- Honnihalli Water Barrier
- Interactive map of Honnihalli
- Country: India
- State: Karnataka
- District: Belagavi
- Talukas: Hukeri

Languages
- • Official: Kannada
- Time zone: UTC+5:30 (IST)
- PIN: 591225
- Telephone code: +91 8333
- Nearest city: Sankeshwar

= Honnihalli =

Village in Belagavi, Karnataka

Honnihalli is a village in Belagavi district in the southern state of Karnataka, India.

According to Census 2011 information the location code or village code of Honnihalli village is 591225. Honnihalli village is located in Hukkeri Tehsil of Belagavi district in Karnataka, India. It is situated 24km away from sub-district headquarter Hukkeri and 60km away from district headquarter Belagavi. Kannada is the common language of Honnihalli.

==Population==
Honnihalli has a total population of 1,695 people with 843 male and 852 female population respectively.

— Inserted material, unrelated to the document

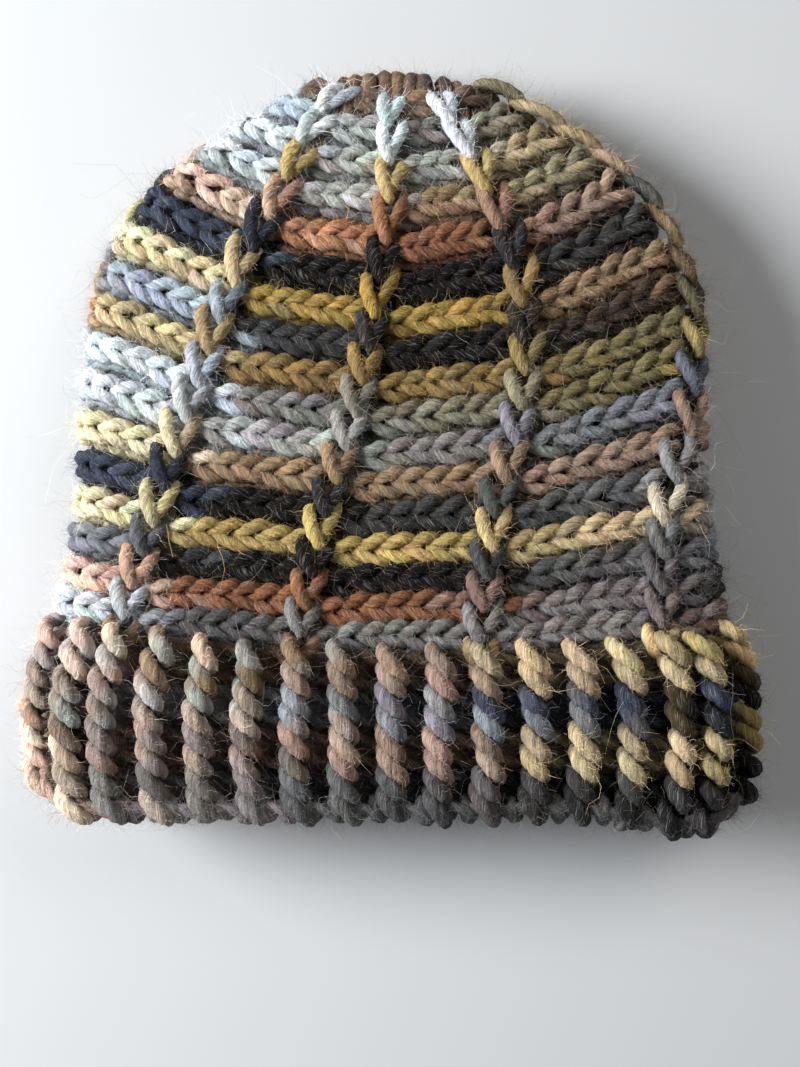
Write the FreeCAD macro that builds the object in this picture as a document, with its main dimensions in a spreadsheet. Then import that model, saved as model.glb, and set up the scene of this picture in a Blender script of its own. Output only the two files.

There are about 355 houses in Honnihalli village. Sankeshwar is nearest town to Honnihalli which is approximately 07km away.

The total geographical area of the village is 395.86 hectares.
===Distance===

50 km from Belgaum

45 km from Kolhapur

130 km from Goa Velha

290 km from Pune

==Places to visit==

Amboli is the nearest Hill station from Honnihalli, 70 km away.
Ramlinga Teerthkshetra is a famous historical Place, 10 km away.

Hidkal dam is also known as Raja Lakhamgouda dam. This dam is constructed across the Ghataprabha River, with the Basin of the Krishna River. The dam is about 40 km from Honnihalli and is near to the Pune-Bangalore national highway No 4.

Gokak falls is located in Gokak town, 6 km away from the town centre and 45 km away from Honnihalli.